Sharks captain Wade Graham, whose team Walker helped defeat by inspiring a late comeback in round five, also came into first grade as a teenager and knows the challenge that it brings.

More razzle dazzle, more points for Roosters

"He's been super impressive. He's obviously a talented kid, he understands the game," Graham said.

"He gets around the field really well, knows where he's supposed to be, and he's in a great system over there at the Roosters.

"If you're a young guy coming through, certainly someone like Trent Robinson is going to be the biggest benefit for you.

"He's a good kid and I think it's there for everyone to see that he's going to be around for a long time."

Wests Tigers halfback Luke Brooks is another who has dealt with high expectations after being thrust into the limelight at 18.

"For such a young kid to be doing what he's doing, [Walker] is obviously going to be a superstar," Brooks said.

Walker has the ball on a string for Josh Morris to get a hat-trick!

"It's pretty amazing to see what he's able to do at such a young age. [The hard part is] probably getting used to tackling older, bigger guys. Week-to-week games get tough because you're still growing."

Roosters second-rower Angus Crichton is "proud" of Walker, who has kept calm despite the Tricolours suffering from a hefty injury toll.

"I'm proud of the way he's playing, I'm proud of the way he's handling himself," Crichton told reporters on Monday.

"I've seen him perform like that at training for months now, almost a year.
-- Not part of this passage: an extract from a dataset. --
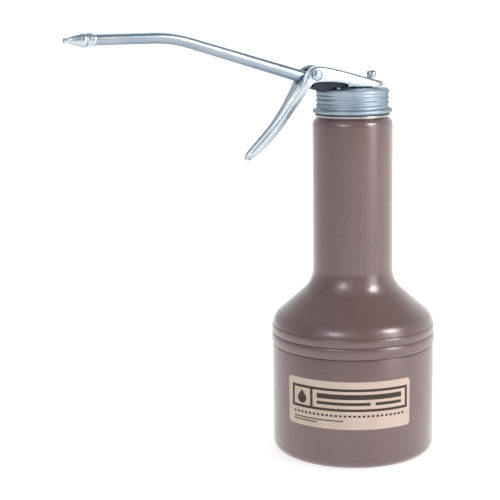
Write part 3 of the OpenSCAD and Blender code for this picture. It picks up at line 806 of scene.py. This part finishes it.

I remember when he first walked in – he would've been 16 … He didn't look like an NRL player and now the way he's playing ... I'm really proud of him and he's done it all himself."

And Parramatta have kept an eye on the young gun.

"I've seen a few little clips [of Walker] that we've been watching. Well, I have, personally," Ryan Matterson said.

"He's going good, he's going really good. Especially in a side that has a lot of injuries, he's definitely taken ownership of that team."

Blake Ferguson added: "He's a halfback so everything [the Roosters] do comes off him. He's a really good young player, we'll be looking to try to nullify his strengths and win the game against him."